Somewhere along the line, I found that I had dreams I hadn’t known existed, and a lot of them involved anything but a stationary lifestyle. I also had desire’s that I hadn’t fully understood before – like wanting to be on my own, and have the complete ability to be unattached and uncommitted.

It sounds bad, sometimes. But if you’re in a relationship you should be sure of at least one thing, that you want to be in it. And if you’re not, well then it takes a lot out of you to convince yourself you are – that in itself can be a downward spiral.

Sometimes, the best thing you can do is allow yourself to be completely and utterly unsure. Give in to yourself, and let go. But you can’t be unsure of whether you want to be in a relationship, while you’re in one – it’s just not fair.

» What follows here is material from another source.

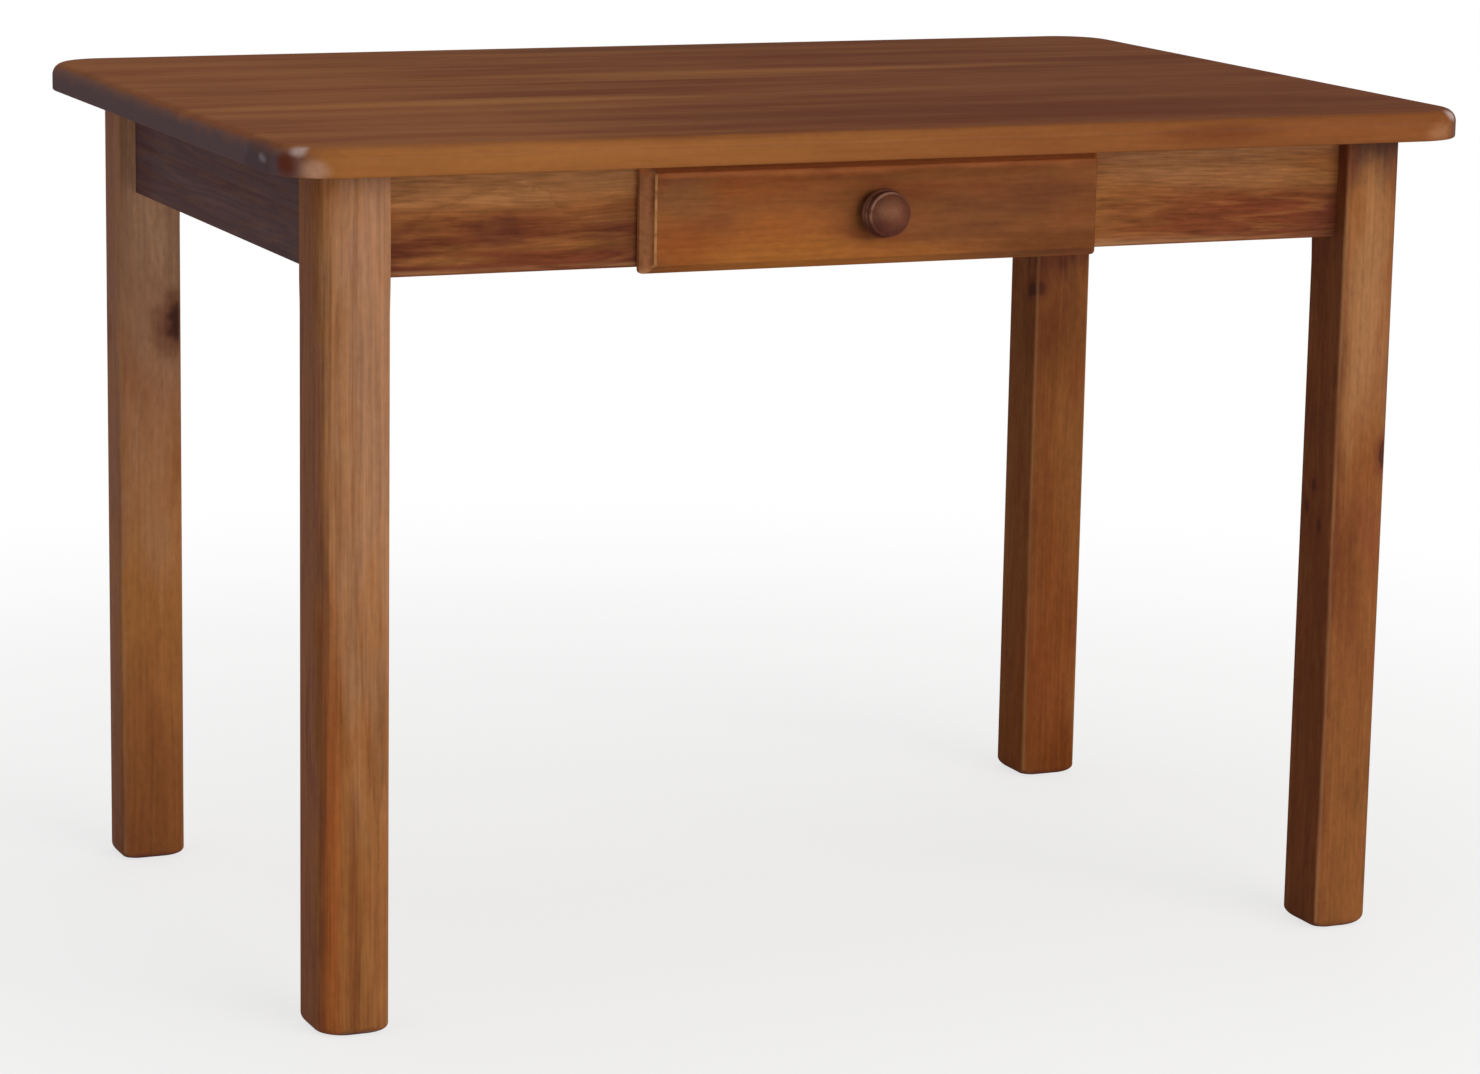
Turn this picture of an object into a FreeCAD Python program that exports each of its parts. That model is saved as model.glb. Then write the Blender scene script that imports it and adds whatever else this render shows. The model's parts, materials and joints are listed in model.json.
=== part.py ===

And being out of a relationship, means you’ve given yourself license to not really be sure of anything. Sometimes, that can feel like giving yourself freedom.

It has nothing to do with them – nothing really to do with the specific relationship even – but everything to do with an overwhelming sense or peace, or lack of, with yourself.

When I wasn’t sure what I wanted, I started to look at all my friends. I found the one’s who were currently in long-term, loving, wonderful relationships, and I thought that if they could do it, so could I. I tried, really hard, to be like them.

Other days I got caught up in envying the ‘single-life’ my other friends were living – and wondering if maybe that was what I wanted.

This is a hard battle to get wound up in – constantly comparing yourself to other people as though you’ll find the answer to who you are beneath the fingertips of somebody else. It doesn’t work like that. But I had to try, extra hard, just to be sure.

And the whole turmoil of constant comparisons, and never-ending, over-analyzing, self-oriented questionnaires can begin to add up to more than a lot. Eventually you find you just need to take a step back from everything.

For me, I found that my tentative hopes and dreams of sporadic travelling and feeling caught between the homes that I’ve created in two different provinces, conflicted with a desire to be in a relationship.

It’s not conflicting for everybody. And for some people, the long-distance, or the potential of it, is not a major factor in the functioning of their relationship. There’s nothing wrong with that.

But there is something wrong with trying to morph what you want to fit the ideals that somebody else has for a relationship. Most of us, are in different places, and the only way to function within them is to accept that they are our own.

All this to say, and I am still a romantic at heart. I think falling in love is one of the most amazing feelings in the world – and some day’s there is nothing better than waking up intertwined with somebody else.

But for right now – I’ve fallen in love with solitude – and most days, I love the way it feels to wake up, all by myself.